Sendhil Mullainathan

4:00 ­- 4:30:  (30 min)
Misuses of Machine Learning in Health Policy

We highlight some common (and costly) reasons for misuse of machine learning in health, illustrated using the potential outcomes framework from econometric work on causal inference. First, the failure to specify the decision which will be influenced by the prediction: the same prediction can lead to valid inferences for certain decisions but highly suspect ones for other decisions. Second, the selective labels problem: the data used to form the prediction is endogenously generated. Third, the conflation of averages with margins. We illustrate these points with two predictors that are commonly misused: readmissions and mortality. We argue that on the one hand, ignoring these problems can lead to highly misleading applications; on the other hand, judicious choice of applications and methods can allow one to circumvent these problems. 


Speaker Bio

Sendhil Mullainathan is the Robert C. Waggoner Professor of Economics at Harvard University. His work runs a wide gamut: the impact of poverty on mental bandwidth; whether CEO pay is excessive; using fictitious resumes to measure discrimination; showing that higher cigarette taxes make smokers happier; modeling how competition affects media bias; and a model of coarse thinking. His latest research focuses on using machine learning to better understand human behavior and health. He enjoys writing, having recently co-authored Scarcity: Why Having too Little Means so Much as well as writing regularly for the New York Times. He is currently co-writing a PhD textbook on machine learning. He also is active in application of research insights.

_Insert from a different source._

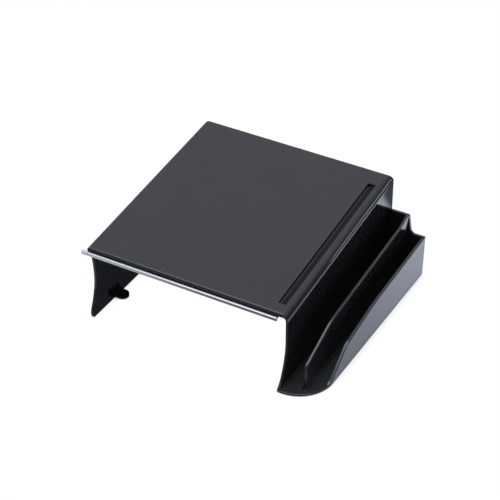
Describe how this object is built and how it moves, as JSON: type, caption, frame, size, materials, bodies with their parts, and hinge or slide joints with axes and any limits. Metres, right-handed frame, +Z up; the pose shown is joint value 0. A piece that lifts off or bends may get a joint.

He helped co-found a non-profit to apply behavioral science (ideas42), co-founded a center to promote the use of randomized control trials in development (the Abdul Latif Jameel Poverty Action Lab), serves on the board of the MacArthur Foundation, and has worked in government in various roles. He is a recipient of the MacArthur “genius” Award, has been designated a “Young Global Leader” by the World Economic Forum, labeled a “Top 100 Thinker” by Foreign Policy Magazine, and named to the “Smart List: 50 people who will change the world” by Wired Magazine (UK).